* start RECORDED DATA *

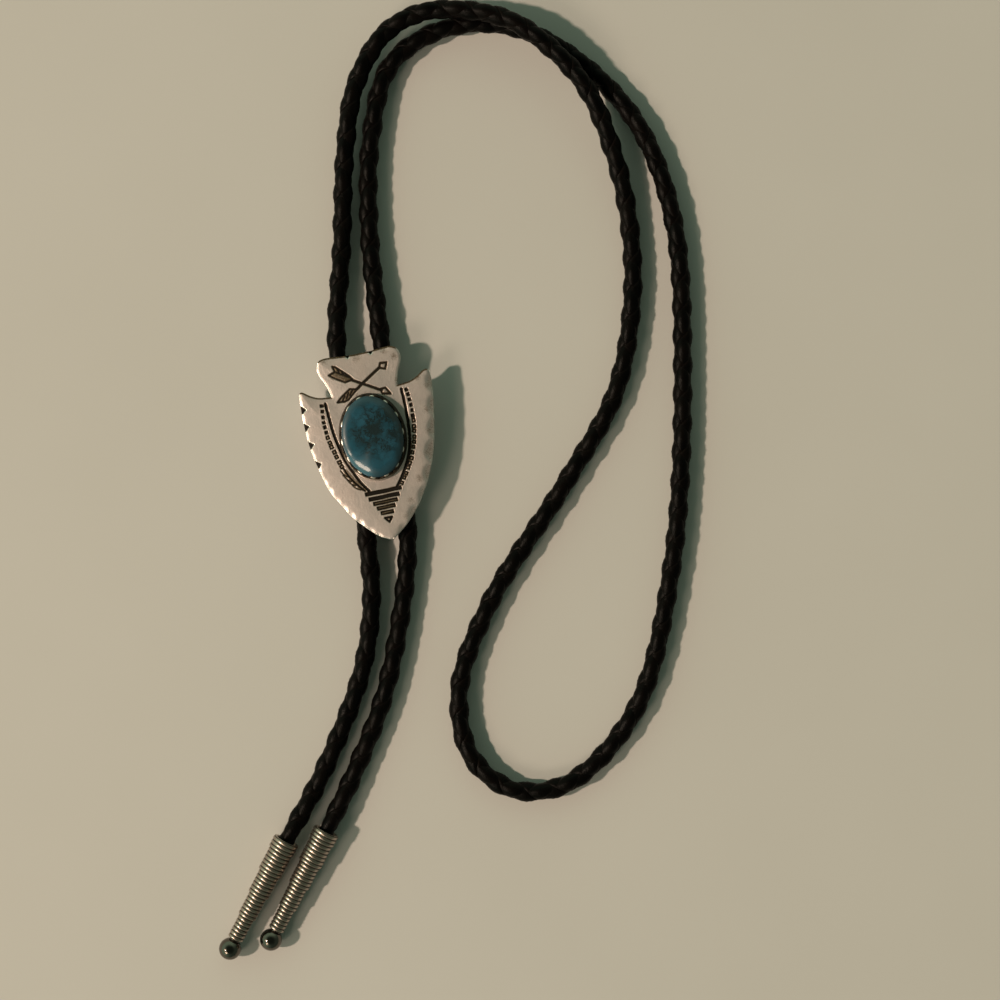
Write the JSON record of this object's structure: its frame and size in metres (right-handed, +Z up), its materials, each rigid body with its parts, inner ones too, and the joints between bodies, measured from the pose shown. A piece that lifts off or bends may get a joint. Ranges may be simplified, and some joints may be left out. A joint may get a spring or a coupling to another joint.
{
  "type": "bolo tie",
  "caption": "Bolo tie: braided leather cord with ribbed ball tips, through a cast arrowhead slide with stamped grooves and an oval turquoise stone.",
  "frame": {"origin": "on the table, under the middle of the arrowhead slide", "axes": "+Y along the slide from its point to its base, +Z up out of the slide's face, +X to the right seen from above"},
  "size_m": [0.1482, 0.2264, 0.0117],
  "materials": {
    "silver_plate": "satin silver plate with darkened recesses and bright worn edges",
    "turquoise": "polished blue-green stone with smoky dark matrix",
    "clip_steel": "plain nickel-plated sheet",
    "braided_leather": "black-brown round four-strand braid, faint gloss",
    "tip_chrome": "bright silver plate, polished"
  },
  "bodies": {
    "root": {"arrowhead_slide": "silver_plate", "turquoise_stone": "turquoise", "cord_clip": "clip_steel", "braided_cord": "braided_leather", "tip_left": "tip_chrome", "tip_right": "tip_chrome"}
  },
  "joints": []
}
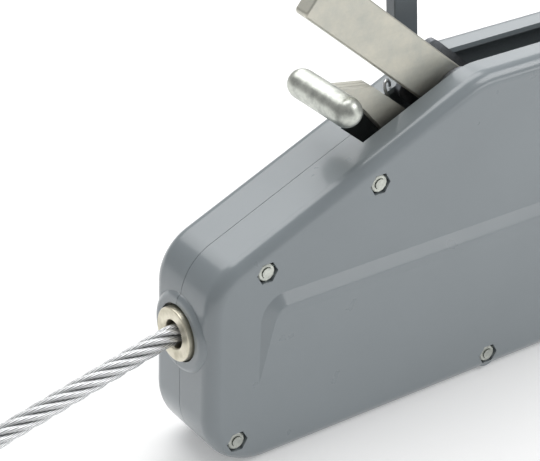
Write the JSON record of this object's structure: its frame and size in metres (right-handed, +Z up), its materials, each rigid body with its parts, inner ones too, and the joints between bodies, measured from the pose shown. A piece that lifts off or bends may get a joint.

* end RECORDED DATA *

» **WHAT THIS TASK INVOLVES**: Write down every line of the data exactly as it appears above.

» **PROBLEM SOLUTION**:
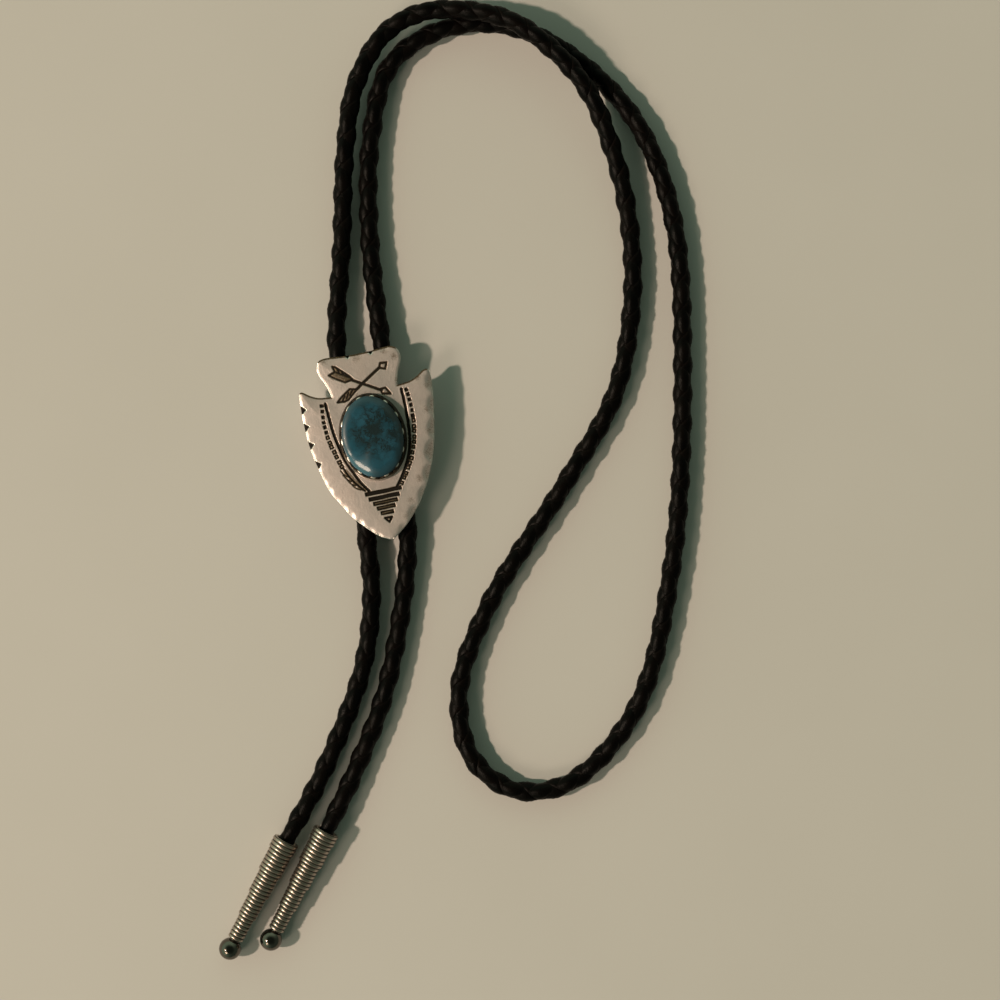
Write the JSON record of this object's structure: its frame and size in metres (right-handed, +Z up), its materials, each rigid body with its parts, inner ones too, and the joints between bodies, measured from the pose shown. A piece that lifts off or bends may get a joint. Ranges may be simplified, and some joints may be left out. A joint may get a spring or a coupling to another joint.
{
  "type": "bolo tie",
  "caption": "Bolo tie: braided leather cord with ribbed ball tips, through a cast arrowhead slide with stamped grooves and an oval turquoise stone.",
  "frame": {"origin": "on the table, under the middle of the arrowhead slide", "axes": "+Y along the slide from its point to its base, +Z up out of the slide's face, +X to the right seen from above"},
  "size_m": [0.1482, 0.2264, 0.0117],
  "materials": {
    "silver_plate": "satin silver plate with darkened recesses and bright worn edges",
    "turquoise": "polished blue-green stone with smoky dark matrix",
    "clip_steel": "plain nickel-plated sheet",
    "braided_leather": "black-brown round four-strand braid, faint gloss",
    "tip_chrome": "bright silver plate, polished"
  },
  "bodies": {
    "root": {"arrowhead_slide": "silver_plate", "turquoise_stone": "turquoise", "cord_clip": "clip_steel", "braided_cord": "braided_leather", "tip_left": "tip_chrome", "tip_right": "tip_chrome"}
  },
  "joints": []
}
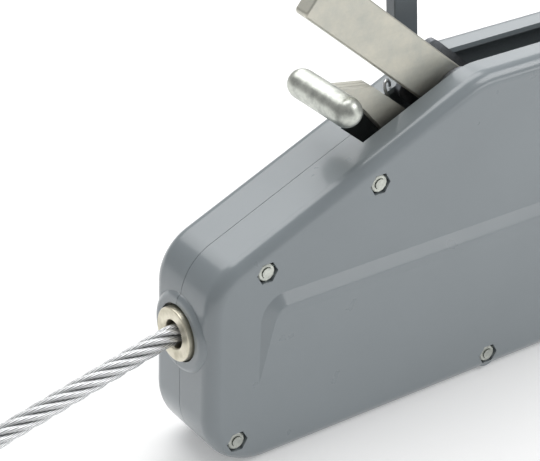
Write the JSON record of this object's structure: its frame and size in metres (right-handed, +Z up), its materials, each rigid body with its parts, inner ones too, and the joints between bodies, measured from the pose shown. A piece that lifts off or bends may get a joint.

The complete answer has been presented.